Electrical impedance imaging (EIT) is an imaging technique in which the electrical properties of the interior of a body are assessed by measurements made at the surface of the body. As an imaging technique, EIT may have several advantages over techniques such as computed tomography and magnetic resonance imaging. The primary advantage of EIT is the relatively low cost of the instrumentation. Also, since EIT assesses the electrical impedance inside a body, it may be well suited for several biological applications: early stage detection of pulmonary edema, noninvasive cardiac output determination, and noninvasive tissue temperature measurement.; This thesis describes the design and implementation of Rensselaer's third generation electrical impedance tomography, ACT3. The purpose of this instrument is to collect the surface current and voltage measurements for subsequent reconstruction of the internal impedance image.

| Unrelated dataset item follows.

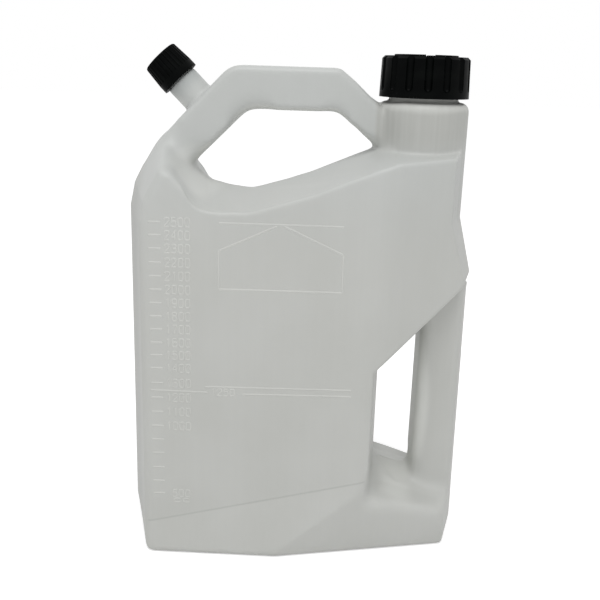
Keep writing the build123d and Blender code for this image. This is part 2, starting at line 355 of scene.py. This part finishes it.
# The moulding as it leaves the mould. A merged copy of the CAD mesh is cut into small even cells. The points
# along a pressed place are shifted. Then in each round a point goes part of the way to the mean of its
# neighbours: a little everywhere, and further along the soft places, by the share of 1 inside reach, falling
# to 0 over fade. Each place lies between two ends (x, distance from the parting plane, z). In millimetres.
moulding = {
    "merge": 0.002,
    "cell": 0.8,
    "evenRounds": 3,
    "softRounds": 160,
    "step": 0.5,
    "keep": 0.155,            # share of the faces that is kept
    # two ends, reach, fade and share
    "softPlaces": (
        ((40, 0, 226), (40, 13, 226), 6, 6, 0.3),          # right tip of the hand hole
        ((-60, 0, 217), (-60, 13, 217), 7, 7, 0.5),        # its left tip
        ((-31, 0, 246), (-31, 13, 246), 9, 7, 0.8),        # its upper corners
        ((16, 0, 246), (16, 13, 246), 4, 6, 0.35),
        ((-84, 13, 224), (-60, 14, 216), 7, 9, 1.0),       # handle's left root
        ((-85, 0, 226), (-85, 13, 226), 6, 8, 0.6),
        ((-76, 17, 224), (-62, 30, 214), 9, 10, 1.0),      # the hollow in front of it
        ((-76, 14, 231), (-65, 42, 224), 5, 8, 1.0),       # and the crest beside it
        ((41, 13, 227), (46, 14, 240), 3, 6, 0.4),         # handle on the neck
        ((69.5, 0, 131), (69.5, 14, 131), 3, 5, 0.3),      # top of the grip's hole
        ((69.5, 0, 41), (69.5, 14, 41), 5, 6, 0.6),        # foot of the grip
        ((70, 14, 38), (96, 14, 30), 3, 6, 0.4),
        ((50, 42, 37), (92, 36, 29), 8, 12, 1.0),          # front of the ledge
        ((47.3, 14, 42), (47.3, 44, 37), 2, 5, 0.4),
        ((-96, 0, 1), (-94, 47, 1), 4, 8, 0.6),            # lower left corner
    ),
    # two ends, reach, fade, then the shift along x and z
    "pressed": (
        ((-58, 0, 215), (-47, 46, 203), 6, 10, -1.6, -1.7),    # lower left edge of the hand hole
        ((26, 0, 262), (46, 13, 246), 3, 7, -0.6, -0.8),       # handle's right slope
        ((17, 0, 246), (40, 13, 228), 3, 7, 0.4, 0.5),         # and the slope under it
        ((-20, 0, 207), (36, 44, 222), 3, 10, 0.0, -0.5),      # shelf under the hand hole
        ((54, 0, 45), (64, 12, 43), 4, 7, 0.0, -1.8),          # foot of the grip's hole
        ((-58, 28, 216), (-50, 46, 206), 4, 8, -1.2, -1.6),    # shelf behind the left tip
        ((-97, 0, 0), (-95, 44, 0), 3, 9, 1.8, 0.5),           # lower left corner
    ),
    # half of the roof's outline over the grip's hollow, x and distance from the parting plane
    "roof": ((87, 12.2), (91.5, 12.2), (94.9, 1.0)),
    "roofHeights": (151.2, 153.1),
    # rise of the ledge at distances from the parting plane, so that its front edge lies less low,
    # and its share over x and over the height
    "ledgeRise": ((0, -3.2), (22, -3.0), (38, 2.0)),
    "ledgeAlong": ((41, 0), (50, 1)),
    "ledgeHeights": ((4, 0), (24, 1), (60, 1), (95, 0)),
    # the finishes keep their shape: up the spout, down from the filler's lip and left of its middle
    "spoutFinish": 12.6,
    "fillerFinish": (20.5, 25),
    "finishShare": 0.1,
}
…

ACT3 applies digitally synthesized sinusoidal currents with 16-bit amplitude precision and a maximum peak value of 1mA and frequency of 30kHz to each of 32 electrodes. For a given applied current, the maximum likelihood estimates of the resulting real and quadrature voltages at each electrode are computed in parallel in 4.3mS with a nominal signal to noise ratio of 104dB. To attain the large signal to noise ratio and fast measurement time while keeping the system cost low, an oversampling discrete quadrature demodulator was implemented using a digital signal processor (ADSP2101) and a nonuniform sampling scheme. In order to assure 16-bit accuracy of the measured voltages, the current source output impedance is maintained at 64M{dollar}Omega{dollar} by an automatic trimming arrangement. System voltmeter and current source calibration are also automated.